(WHAT IS EXPECTED): Print all the data, keeping every line exactly as it is.

(SOURCE DATA):

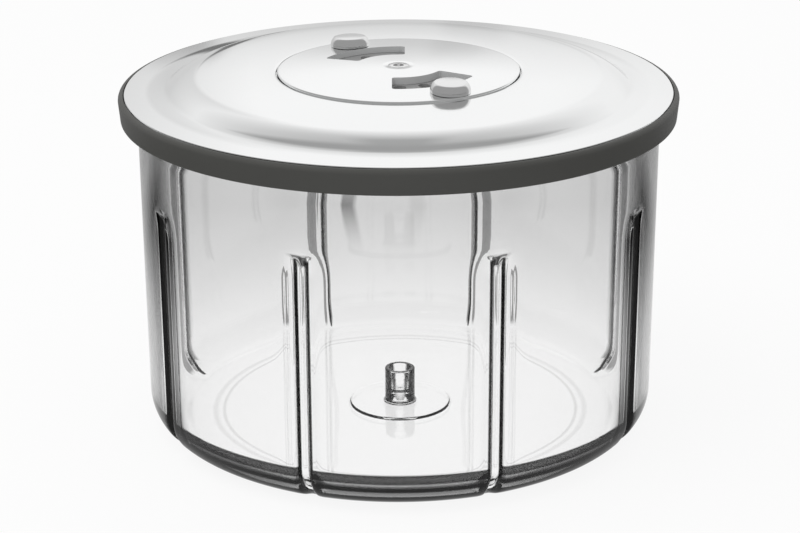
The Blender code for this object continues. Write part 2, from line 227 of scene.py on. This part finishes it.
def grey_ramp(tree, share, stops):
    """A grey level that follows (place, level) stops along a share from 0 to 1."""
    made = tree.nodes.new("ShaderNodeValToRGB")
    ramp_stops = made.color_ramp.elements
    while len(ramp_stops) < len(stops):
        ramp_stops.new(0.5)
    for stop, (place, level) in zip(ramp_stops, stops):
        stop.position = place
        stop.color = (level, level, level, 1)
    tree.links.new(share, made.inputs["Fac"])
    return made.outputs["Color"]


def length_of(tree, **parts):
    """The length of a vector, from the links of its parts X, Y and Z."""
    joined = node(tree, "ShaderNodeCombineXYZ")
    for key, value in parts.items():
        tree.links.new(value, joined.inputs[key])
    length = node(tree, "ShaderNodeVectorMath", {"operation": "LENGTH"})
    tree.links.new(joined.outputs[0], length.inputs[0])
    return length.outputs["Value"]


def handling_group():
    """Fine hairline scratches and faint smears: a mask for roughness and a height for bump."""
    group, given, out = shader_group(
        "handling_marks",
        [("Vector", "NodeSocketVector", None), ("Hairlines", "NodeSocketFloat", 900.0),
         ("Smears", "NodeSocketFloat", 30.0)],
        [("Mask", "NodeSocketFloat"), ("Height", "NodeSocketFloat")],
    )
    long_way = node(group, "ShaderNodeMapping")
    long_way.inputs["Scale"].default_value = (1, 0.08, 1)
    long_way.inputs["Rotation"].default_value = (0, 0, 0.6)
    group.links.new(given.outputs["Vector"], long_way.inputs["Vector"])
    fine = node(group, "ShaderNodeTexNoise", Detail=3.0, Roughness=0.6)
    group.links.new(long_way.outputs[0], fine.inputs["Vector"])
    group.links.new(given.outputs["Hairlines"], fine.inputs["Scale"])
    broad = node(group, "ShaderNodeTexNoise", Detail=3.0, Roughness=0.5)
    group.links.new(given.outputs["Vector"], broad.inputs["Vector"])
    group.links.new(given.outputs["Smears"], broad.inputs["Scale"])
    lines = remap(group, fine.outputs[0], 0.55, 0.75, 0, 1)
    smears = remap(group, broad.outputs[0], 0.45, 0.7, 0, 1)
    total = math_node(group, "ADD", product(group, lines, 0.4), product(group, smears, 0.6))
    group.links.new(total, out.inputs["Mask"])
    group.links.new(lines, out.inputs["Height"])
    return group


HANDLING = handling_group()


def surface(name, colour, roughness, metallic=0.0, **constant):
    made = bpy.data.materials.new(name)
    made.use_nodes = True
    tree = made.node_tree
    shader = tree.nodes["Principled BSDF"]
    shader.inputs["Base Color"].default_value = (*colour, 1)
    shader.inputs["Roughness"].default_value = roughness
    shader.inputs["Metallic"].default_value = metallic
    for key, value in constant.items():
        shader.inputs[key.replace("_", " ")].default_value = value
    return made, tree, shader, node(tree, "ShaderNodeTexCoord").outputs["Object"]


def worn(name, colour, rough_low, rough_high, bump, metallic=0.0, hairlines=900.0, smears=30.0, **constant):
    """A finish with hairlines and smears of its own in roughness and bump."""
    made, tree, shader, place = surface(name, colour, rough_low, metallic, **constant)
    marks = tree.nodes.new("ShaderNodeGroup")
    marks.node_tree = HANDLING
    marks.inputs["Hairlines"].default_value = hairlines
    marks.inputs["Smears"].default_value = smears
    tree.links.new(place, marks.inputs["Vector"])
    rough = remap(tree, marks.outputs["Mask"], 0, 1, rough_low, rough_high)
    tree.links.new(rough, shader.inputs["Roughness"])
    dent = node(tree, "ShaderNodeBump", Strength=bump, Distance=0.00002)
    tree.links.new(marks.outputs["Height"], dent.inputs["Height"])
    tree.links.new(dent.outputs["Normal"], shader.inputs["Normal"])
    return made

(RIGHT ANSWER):
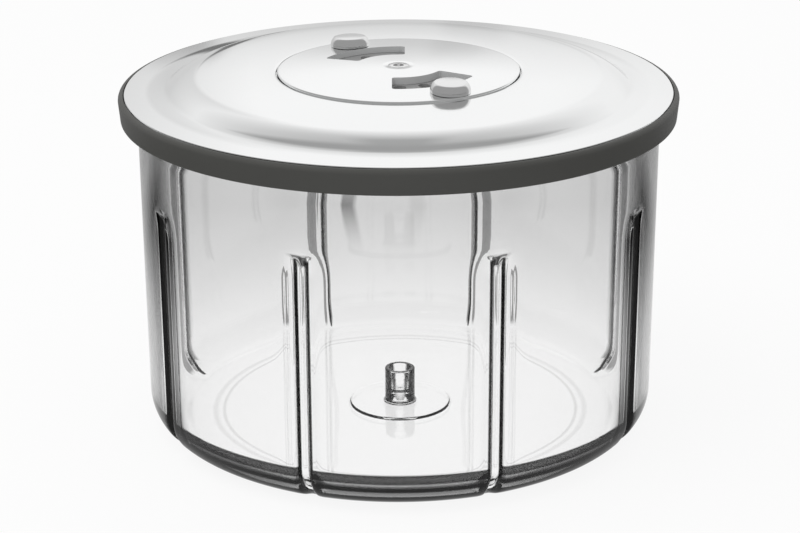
The Blender code for this object continues. Write part 2, from line 227 of scene.py on. This part finishes it.
def grey_ramp(tree, share, stops):
    """A grey level that follows (place, level) stops along a share from 0 to 1."""
    made = tree.nodes.new("ShaderNodeValToRGB")
    ramp_stops = made.color_ramp.elements
    while len(ramp_stops) < len(stops):
        ramp_stops.new(0.5)
    for stop, (place, level) in zip(ramp_stops, stops):
        stop.position = place
        stop.color = (level, level, level, 1)
    tree.links.new(share, made.inputs["Fac"])
    return made.outputs["Color"]


def length_of(tree, **parts):
    """The length of a vector, from the links of its parts X, Y and Z."""
    joined = node(tree, "ShaderNodeCombineXYZ")
    for key, value in parts.items():
        tree.links.new(value, joined.inputs[key])
    length = node(tree, "ShaderNodeVectorMath", {"operation": "LENGTH"})
    tree.links.new(joined.outputs[0], length.inputs[0])
    return length.outputs["Value"]


def handling_group():
    """Fine hairline scratches and faint smears: a mask for roughness and a height for bump."""
    group, given, out = shader_group(
        "handling_marks",
        [("Vector", "NodeSocketVector", None), ("Hairlines", "NodeSocketFloat", 900.0),
         ("Smears", "NodeSocketFloat", 30.0)],
        [("Mask", "NodeSocketFloat"), ("Height", "NodeSocketFloat")],
    )
    long_way = node(group, "ShaderNodeMapping")
    long_way.inputs["Scale"].default_value = (1, 0.08, 1)
    long_way.inputs["Rotation"].default_value = (0, 0, 0.6)
    group.links.new(given.outputs["Vector"], long_way.inputs["Vector"])
    fine = node(group, "ShaderNodeTexNoise", Detail=3.0, Roughness=0.6)
    group.links.new(long_way.outputs[0], fine.inputs["Vector"])
    group.links.new(given.outputs["Hairlines"], fine.inputs["Scale"])
    broad = node(group, "ShaderNodeTexNoise", Detail=3.0, Roughness=0.5)
    group.links.new(given.outputs["Vector"], broad.inputs["Vector"])
    group.links.new(given.outputs["Smears"], broad.inputs["Scale"])
    lines = remap(group, fine.outputs[0], 0.55, 0.75, 0, 1)
    smears = remap(group, broad.outputs[0], 0.45, 0.7, 0, 1)
    total = math_node(group, "ADD", product(group, lines, 0.4), product(group, smears, 0.6))
    group.links.new(total, out.inputs["Mask"])
    group.links.new(lines, out.inputs["Height"])
    return group


HANDLING = handling_group()


def surface(name, colour, roughness, metallic=0.0, **constant):
    made = bpy.data.materials.new(name)
    made.use_nodes = True
    tree = made.node_tree
    shader = tree.nodes["Principled BSDF"]
    shader.inputs["Base Color"].default_value = (*colour, 1)
    shader.inputs["Roughness"].default_value = roughness
    shader.inputs["Metallic"].default_value = metallic
    for key, value in constant.items():
        shader.inputs[key.replace("_", " ")].default_value = value
    return made, tree, shader, node(tree, "ShaderNodeTexCoord").outputs["Object"]


def worn(name, colour, rough_low, rough_high, bump, metallic=0.0, hairlines=900.0, smears=30.0, **constant):
    """A finish with hairlines and smears of its own in roughness and bump."""
    made, tree, shader, place = surface(name, colour, rough_low, metallic, **constant)
    marks = tree.nodes.new("ShaderNodeGroup")
    marks.node_tree = HANDLING
    marks.inputs["Hairlines"].default_value = hairlines
    marks.inputs["Smears"].default_value = smears
    tree.links.new(place, marks.inputs["Vector"])
    rough = remap(tree, marks.outputs["Mask"], 0, 1, rough_low, rough_high)
    tree.links.new(rough, shader.inputs["Roughness"])
    dent = node(tree, "ShaderNodeBump", Strength=bump, Distance=0.00002)
    tree.links.new(marks.outputs["Height"], dent.inputs["Height"])
    tree.links.new(dent.outputs["Normal"], shader.inputs["Normal"])
    return made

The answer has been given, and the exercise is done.